** start **

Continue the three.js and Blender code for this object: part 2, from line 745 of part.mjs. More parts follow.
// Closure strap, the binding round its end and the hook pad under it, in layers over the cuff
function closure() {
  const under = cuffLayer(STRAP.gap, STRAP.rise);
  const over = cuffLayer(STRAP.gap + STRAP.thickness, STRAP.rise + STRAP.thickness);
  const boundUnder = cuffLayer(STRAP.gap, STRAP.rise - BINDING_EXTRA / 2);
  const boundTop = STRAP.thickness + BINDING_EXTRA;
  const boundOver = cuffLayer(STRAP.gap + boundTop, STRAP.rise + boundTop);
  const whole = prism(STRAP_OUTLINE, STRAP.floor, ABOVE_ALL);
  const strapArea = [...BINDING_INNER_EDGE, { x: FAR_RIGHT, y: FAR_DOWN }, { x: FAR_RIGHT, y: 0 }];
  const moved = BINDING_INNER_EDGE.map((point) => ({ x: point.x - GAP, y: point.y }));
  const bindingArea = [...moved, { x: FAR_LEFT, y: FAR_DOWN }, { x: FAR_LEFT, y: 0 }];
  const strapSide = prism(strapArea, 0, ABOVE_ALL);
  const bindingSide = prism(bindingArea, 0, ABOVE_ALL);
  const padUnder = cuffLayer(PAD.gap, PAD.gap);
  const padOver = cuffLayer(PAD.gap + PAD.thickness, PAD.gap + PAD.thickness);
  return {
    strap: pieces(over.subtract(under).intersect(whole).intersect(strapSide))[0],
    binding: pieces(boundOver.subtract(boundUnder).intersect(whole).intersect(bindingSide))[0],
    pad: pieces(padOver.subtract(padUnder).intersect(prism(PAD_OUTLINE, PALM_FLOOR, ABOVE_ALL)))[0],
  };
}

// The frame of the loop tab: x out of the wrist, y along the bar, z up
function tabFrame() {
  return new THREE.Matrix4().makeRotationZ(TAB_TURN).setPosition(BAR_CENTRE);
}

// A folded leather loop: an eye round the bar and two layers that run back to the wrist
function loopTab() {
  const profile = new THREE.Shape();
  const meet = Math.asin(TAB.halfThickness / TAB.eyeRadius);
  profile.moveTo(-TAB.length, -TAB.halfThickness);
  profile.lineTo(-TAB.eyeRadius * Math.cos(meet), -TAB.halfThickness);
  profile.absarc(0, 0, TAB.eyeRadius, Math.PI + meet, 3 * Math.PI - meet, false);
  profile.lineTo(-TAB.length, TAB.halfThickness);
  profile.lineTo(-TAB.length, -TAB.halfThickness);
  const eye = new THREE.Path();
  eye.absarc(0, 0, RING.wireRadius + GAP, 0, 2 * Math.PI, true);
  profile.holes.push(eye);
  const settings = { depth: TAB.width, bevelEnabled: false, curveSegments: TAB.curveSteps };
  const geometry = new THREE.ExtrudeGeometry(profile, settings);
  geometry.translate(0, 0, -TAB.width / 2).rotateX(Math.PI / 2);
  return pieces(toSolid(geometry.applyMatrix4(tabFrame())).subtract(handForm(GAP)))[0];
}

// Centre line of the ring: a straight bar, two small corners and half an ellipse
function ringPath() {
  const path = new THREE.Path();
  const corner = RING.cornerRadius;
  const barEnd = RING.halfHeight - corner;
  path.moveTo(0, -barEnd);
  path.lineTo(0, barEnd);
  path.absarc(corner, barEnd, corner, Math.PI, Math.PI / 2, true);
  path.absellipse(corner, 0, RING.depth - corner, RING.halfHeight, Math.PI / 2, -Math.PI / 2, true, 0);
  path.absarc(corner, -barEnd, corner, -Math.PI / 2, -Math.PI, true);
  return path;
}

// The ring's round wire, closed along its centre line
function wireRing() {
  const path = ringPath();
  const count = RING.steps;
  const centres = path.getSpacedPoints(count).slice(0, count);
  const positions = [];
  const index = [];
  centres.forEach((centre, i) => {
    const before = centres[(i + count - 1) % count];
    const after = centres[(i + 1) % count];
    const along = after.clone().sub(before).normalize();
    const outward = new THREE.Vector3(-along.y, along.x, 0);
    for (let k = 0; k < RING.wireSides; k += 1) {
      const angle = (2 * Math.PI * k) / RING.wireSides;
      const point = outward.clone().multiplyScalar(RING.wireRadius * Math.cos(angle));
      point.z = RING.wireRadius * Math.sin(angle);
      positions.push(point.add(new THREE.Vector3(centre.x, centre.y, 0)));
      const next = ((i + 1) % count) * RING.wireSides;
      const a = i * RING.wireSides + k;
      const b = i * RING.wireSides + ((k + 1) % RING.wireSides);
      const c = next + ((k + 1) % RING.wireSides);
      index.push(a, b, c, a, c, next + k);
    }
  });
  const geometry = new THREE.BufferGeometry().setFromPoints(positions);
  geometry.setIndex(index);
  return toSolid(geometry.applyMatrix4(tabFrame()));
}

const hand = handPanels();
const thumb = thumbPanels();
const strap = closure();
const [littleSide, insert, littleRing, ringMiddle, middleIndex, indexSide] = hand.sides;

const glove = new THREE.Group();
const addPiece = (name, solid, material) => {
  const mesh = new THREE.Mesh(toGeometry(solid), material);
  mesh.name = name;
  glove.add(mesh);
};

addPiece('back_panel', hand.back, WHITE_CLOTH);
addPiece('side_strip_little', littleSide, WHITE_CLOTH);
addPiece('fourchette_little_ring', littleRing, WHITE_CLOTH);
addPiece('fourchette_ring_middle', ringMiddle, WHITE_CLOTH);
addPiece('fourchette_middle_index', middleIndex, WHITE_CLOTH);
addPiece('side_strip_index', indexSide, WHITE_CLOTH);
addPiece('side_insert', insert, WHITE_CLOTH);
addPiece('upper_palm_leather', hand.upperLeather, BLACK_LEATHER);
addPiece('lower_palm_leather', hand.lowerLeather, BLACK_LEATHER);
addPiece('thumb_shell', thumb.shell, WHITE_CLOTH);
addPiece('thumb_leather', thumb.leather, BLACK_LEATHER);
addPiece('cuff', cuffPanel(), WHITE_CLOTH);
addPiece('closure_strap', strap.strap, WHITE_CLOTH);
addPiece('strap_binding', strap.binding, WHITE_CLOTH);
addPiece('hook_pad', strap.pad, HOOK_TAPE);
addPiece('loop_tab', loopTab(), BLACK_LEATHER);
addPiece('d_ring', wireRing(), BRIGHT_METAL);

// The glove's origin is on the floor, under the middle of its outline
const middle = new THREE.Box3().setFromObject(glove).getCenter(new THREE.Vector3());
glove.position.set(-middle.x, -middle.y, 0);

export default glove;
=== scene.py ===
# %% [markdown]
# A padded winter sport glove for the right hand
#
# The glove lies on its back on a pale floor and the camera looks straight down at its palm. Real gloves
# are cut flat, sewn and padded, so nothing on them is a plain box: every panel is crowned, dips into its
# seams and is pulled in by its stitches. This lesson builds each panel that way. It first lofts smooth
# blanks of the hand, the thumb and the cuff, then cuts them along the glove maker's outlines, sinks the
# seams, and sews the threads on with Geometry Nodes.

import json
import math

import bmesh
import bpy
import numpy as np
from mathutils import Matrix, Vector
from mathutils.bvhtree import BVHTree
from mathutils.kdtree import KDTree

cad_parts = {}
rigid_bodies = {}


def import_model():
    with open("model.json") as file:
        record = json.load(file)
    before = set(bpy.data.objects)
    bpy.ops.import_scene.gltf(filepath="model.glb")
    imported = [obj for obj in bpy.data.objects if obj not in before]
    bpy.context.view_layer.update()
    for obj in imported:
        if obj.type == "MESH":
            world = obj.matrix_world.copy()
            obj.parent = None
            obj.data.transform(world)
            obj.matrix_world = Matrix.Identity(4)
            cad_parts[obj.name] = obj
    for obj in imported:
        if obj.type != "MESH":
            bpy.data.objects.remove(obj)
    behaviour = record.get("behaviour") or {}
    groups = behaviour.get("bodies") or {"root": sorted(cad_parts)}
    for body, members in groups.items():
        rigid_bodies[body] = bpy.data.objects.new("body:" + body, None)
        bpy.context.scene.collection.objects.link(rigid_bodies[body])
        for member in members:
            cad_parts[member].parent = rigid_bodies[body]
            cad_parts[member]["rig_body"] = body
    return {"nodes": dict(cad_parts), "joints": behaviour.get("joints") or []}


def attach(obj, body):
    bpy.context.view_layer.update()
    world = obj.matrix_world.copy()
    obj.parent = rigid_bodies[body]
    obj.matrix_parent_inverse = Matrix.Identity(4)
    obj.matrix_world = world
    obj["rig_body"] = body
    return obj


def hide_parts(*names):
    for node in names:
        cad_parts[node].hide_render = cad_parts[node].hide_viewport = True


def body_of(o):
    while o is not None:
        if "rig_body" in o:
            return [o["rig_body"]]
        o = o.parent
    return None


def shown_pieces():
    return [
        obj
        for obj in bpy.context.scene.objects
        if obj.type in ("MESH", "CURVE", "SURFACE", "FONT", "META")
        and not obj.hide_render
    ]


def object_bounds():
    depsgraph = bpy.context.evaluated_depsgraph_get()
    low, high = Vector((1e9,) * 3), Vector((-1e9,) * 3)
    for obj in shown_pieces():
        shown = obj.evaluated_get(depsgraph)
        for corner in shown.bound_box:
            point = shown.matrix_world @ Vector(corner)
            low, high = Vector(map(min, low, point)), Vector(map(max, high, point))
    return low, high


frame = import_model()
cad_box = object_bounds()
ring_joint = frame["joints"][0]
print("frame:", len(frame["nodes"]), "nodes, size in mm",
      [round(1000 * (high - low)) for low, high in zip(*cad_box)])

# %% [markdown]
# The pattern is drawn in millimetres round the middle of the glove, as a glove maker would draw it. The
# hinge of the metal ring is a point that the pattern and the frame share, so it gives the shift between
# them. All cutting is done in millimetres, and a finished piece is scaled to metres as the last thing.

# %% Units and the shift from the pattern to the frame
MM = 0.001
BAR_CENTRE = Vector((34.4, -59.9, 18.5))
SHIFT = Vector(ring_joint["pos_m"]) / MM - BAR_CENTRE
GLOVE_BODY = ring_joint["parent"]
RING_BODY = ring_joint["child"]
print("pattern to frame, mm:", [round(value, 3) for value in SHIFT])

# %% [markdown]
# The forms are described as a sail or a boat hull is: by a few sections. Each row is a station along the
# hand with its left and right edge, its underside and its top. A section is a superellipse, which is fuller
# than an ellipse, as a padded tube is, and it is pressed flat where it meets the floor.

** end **

Only the lines from the one holding "const glove = new THREE.Group();" through the one holding "before = set(bpy.data.objects)" are wanted; retype them exactly.

const glove = new THREE.Group();
const addPiece = (name, solid, material) => {
  const mesh = new THREE.Mesh(toGeometry(solid), material);
  mesh.name = name;
  glove.add(mesh);
};

addPiece('back_panel', hand.back, WHITE_CLOTH);
addPiece('side_strip_little', littleSide, WHITE_CLOTH);
addPiece('fourchette_little_ring', littleRing, WHITE_CLOTH);
addPiece('fourchette_ring_middle', ringMiddle, WHITE_CLOTH);
addPiece('fourchette_middle_index', middleIndex, WHITE_CLOTH);
addPiece('side_strip_index', indexSide, WHITE_CLOTH);
addPiece('side_insert', insert, WHITE_CLOTH);
addPiece('upper_palm_leather', hand.upperLeather, BLACK_LEATHER);
addPiece('lower_palm_leather', hand.lowerLeather, BLACK_LEATHER);
addPiece('thumb_shell', thumb.shell, WHITE_CLOTH);
addPiece('thumb_leather', thumb.leather, BLACK_LEATHER);
addPiece('cuff', cuffPanel(), WHITE_CLOTH);
addPiece('closure_strap', strap.strap, WHITE_CLOTH);
addPiece('strap_binding', strap.binding, WHITE_CLOTH);
addPiece('hook_pad', strap.pad, HOOK_TAPE);
addPiece('loop_tab', loopTab(), BLACK_LEATHER);
addPiece('d_ring', wireRing(), BRIGHT_METAL);

// The glove's origin is on the floor, under the middle of its outline
const middle = new THREE.Box3().setFromObject(glove).getCenter(new THREE.Vector3());
glove.position.set(-middle.x, -middle.y, 0);

export default glove;
=== scene.py ===
# %% [markdown]
# A padded winter sport glove for the right hand
#
# The glove lies on its back on a pale floor and the camera looks straight down at its palm. Real gloves
# are cut flat, sewn and padded, so nothing on them is a plain box: every panel is crowned, dips into its
# seams and is pulled in by its stitches. This lesson builds each panel that way. It first lofts smooth
# blanks of the hand, the thumb and the cuff, then cuts them along the glove maker's outlines, sinks the
# seams, and sews the threads on with Geometry Nodes.

import json
import math

import bmesh
import bpy
import numpy as np
from mathutils import Matrix, Vector
from mathutils.bvhtree import BVHTree
from mathutils.kdtree import KDTree

cad_parts = {}
rigid_bodies = {}


def import_model():
    with open("model.json") as file:
        record = json.load(file)
    before = set(bpy.data.objects)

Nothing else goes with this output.